# Start of Task material

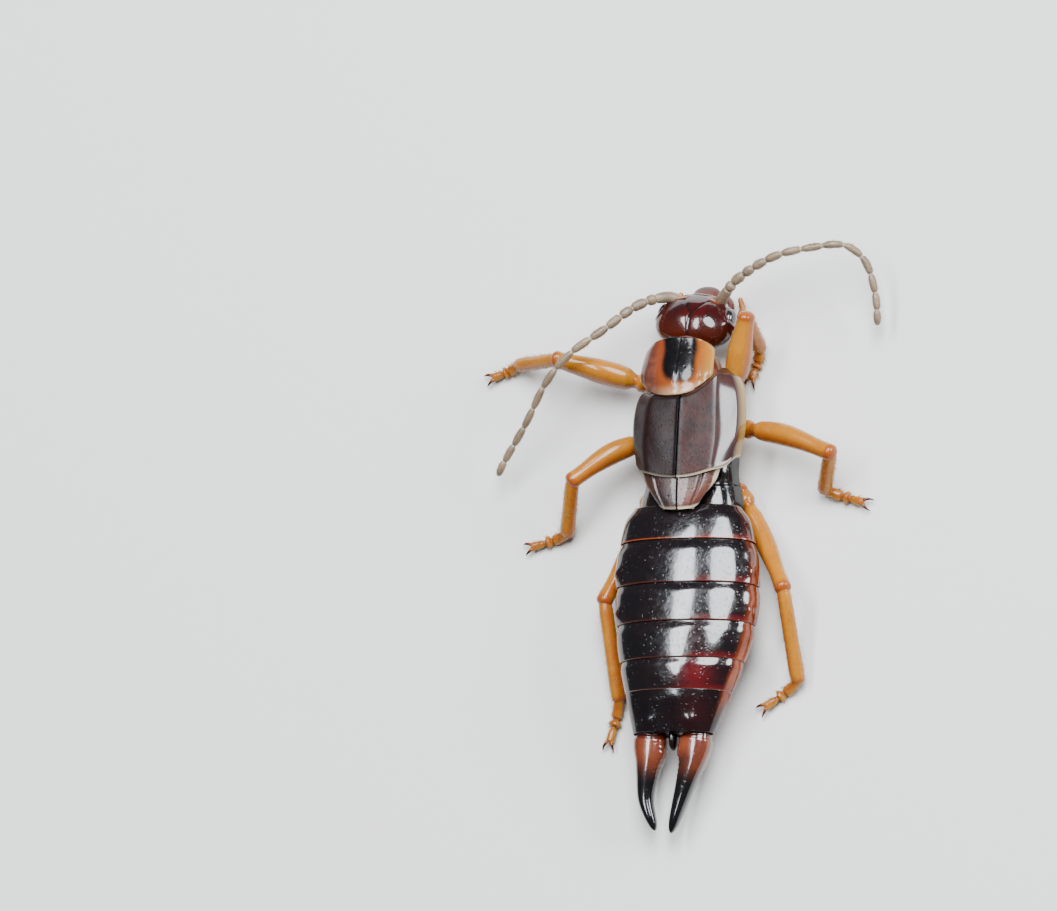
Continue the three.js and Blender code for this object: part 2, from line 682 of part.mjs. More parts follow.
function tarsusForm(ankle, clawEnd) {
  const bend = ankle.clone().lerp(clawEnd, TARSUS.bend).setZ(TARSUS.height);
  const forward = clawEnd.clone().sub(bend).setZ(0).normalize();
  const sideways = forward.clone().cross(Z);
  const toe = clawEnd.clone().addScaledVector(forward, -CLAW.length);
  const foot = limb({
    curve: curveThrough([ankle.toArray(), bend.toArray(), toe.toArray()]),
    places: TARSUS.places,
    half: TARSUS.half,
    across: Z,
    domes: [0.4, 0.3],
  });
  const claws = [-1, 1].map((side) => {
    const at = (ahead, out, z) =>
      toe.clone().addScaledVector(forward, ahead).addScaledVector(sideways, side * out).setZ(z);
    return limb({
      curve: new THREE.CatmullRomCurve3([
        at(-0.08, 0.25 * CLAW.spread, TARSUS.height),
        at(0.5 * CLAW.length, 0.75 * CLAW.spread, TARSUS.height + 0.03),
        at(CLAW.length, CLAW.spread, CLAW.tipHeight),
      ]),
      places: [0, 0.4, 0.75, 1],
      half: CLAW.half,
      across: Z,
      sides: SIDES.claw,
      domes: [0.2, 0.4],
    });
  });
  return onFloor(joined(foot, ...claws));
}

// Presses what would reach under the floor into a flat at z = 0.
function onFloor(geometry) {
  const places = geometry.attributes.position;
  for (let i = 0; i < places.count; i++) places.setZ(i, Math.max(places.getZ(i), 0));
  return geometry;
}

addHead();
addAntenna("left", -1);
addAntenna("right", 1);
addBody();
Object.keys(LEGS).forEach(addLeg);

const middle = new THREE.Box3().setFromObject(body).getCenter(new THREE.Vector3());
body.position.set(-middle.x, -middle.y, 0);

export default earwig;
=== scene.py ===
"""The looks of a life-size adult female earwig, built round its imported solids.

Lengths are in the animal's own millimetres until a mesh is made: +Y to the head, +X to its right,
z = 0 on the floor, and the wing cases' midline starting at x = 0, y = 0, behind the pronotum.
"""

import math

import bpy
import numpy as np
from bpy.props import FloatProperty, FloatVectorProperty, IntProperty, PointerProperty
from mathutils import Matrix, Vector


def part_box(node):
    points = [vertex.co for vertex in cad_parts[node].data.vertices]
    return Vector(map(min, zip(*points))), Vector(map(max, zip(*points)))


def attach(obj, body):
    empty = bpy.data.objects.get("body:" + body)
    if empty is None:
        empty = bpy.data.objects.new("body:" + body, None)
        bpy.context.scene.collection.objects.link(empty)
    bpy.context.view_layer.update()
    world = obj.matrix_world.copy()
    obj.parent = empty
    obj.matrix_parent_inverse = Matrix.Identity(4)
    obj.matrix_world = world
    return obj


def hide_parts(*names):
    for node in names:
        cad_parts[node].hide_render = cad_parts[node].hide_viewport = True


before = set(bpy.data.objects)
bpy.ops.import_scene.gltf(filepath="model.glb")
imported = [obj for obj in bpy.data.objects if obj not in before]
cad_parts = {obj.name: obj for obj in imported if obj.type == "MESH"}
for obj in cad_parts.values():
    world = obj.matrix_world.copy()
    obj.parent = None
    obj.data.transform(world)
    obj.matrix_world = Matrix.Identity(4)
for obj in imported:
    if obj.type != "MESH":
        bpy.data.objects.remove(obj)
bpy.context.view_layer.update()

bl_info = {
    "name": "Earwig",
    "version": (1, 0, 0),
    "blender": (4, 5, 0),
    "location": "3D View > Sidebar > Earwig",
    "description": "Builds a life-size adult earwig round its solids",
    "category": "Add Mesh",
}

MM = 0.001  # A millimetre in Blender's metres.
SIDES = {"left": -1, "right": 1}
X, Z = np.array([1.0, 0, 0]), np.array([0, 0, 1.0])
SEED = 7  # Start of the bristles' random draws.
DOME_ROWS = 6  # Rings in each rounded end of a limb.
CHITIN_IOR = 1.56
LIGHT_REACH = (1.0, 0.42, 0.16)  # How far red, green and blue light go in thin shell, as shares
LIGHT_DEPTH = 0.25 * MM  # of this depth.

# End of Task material
# Start of Task material

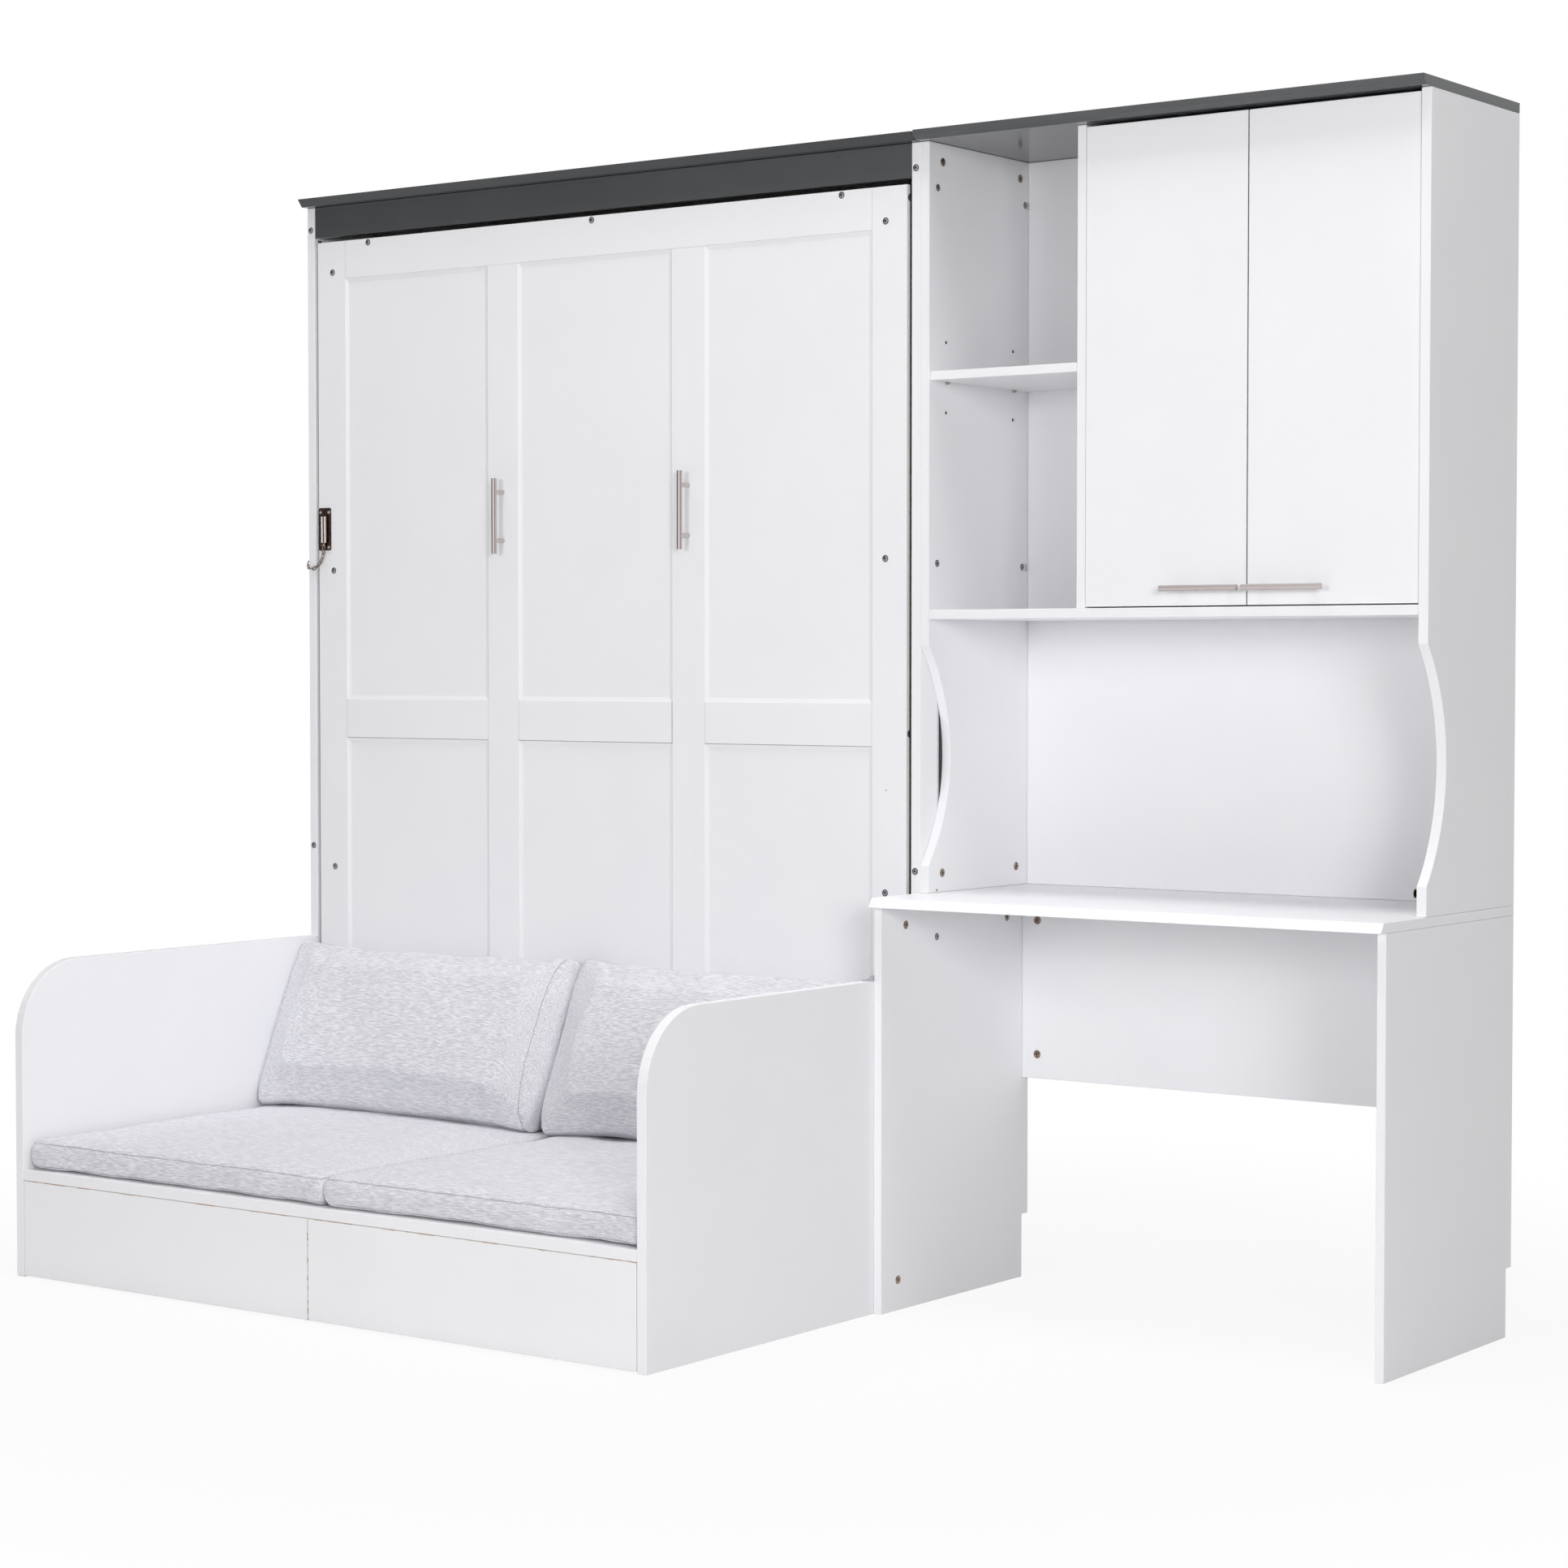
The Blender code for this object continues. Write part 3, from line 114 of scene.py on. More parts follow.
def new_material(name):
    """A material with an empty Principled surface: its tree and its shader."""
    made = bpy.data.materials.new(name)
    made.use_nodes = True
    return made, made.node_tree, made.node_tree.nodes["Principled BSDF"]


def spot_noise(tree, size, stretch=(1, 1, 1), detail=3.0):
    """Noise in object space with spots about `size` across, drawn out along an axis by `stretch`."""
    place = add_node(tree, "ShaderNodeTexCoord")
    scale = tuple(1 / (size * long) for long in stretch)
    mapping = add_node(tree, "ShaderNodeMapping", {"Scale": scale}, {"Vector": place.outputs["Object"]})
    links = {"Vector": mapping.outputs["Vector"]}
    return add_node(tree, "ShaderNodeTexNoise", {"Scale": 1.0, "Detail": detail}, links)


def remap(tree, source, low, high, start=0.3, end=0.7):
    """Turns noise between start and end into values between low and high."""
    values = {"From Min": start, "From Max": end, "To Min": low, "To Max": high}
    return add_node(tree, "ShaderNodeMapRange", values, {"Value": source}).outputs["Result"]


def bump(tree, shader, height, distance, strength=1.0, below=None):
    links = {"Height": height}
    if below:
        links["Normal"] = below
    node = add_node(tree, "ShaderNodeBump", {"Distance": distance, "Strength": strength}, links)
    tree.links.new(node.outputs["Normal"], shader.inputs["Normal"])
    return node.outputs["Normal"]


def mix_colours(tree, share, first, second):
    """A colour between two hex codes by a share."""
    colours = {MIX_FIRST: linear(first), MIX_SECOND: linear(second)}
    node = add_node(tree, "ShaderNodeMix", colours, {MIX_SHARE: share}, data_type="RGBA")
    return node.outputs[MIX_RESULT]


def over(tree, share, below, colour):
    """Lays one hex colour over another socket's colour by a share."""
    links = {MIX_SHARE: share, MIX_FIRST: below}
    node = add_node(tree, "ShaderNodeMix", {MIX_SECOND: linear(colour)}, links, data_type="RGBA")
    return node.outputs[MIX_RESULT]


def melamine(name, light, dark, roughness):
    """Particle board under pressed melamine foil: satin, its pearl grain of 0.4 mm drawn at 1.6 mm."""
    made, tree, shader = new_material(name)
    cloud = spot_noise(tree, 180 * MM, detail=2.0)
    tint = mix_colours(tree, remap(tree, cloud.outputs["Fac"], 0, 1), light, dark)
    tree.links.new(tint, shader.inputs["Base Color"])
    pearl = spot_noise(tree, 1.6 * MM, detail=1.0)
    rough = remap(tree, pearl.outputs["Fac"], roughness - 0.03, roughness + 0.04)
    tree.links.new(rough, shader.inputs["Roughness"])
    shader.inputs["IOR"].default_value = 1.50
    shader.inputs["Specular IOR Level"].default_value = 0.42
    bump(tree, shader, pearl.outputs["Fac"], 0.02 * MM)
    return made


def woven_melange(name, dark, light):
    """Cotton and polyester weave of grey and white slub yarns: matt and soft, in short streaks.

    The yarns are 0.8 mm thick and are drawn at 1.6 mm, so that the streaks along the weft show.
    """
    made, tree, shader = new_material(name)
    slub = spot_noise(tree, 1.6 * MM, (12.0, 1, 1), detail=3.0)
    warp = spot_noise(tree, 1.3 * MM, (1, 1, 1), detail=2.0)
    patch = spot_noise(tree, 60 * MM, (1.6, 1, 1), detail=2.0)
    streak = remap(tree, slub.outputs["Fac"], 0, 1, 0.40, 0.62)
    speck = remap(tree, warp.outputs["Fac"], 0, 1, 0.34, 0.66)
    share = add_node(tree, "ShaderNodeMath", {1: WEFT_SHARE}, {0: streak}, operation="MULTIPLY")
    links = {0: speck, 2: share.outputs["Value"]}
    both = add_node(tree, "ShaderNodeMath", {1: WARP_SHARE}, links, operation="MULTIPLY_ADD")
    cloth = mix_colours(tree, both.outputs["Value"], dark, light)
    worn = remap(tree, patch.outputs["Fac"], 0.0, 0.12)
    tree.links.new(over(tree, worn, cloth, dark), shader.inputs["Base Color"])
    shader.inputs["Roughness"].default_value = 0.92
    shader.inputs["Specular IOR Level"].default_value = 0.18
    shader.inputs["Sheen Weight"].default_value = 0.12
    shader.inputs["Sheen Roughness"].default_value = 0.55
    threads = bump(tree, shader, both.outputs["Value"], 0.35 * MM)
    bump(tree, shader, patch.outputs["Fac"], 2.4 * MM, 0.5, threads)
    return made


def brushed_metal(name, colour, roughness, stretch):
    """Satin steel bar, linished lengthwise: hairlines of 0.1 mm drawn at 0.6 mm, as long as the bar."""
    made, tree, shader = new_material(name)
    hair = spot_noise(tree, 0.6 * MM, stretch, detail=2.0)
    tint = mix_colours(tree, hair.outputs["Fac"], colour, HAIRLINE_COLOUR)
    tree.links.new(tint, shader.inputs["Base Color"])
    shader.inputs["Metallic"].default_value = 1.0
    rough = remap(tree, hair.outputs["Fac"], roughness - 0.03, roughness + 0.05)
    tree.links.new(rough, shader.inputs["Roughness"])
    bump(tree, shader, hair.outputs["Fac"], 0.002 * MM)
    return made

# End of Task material

Extract exactly and only the span of lines that begins at the line containing "obj.matrix_parent_inverse = Matrix.Identity(4)" and ends at the line containing "imported = [obj".

    obj.matrix_parent_inverse = Matrix.Identity(4)
    obj.matrix_world = world
    return obj


def hide_parts(*names):
    for node in names:
        cad_parts[node].hide_render = cad_parts[node].hide_viewport = True


before = set(bpy.data.objects)
bpy.ops.import_scene.gltf(filepath="model.glb")
imported = [obj for obj in bpy.data.objects if obj not in before]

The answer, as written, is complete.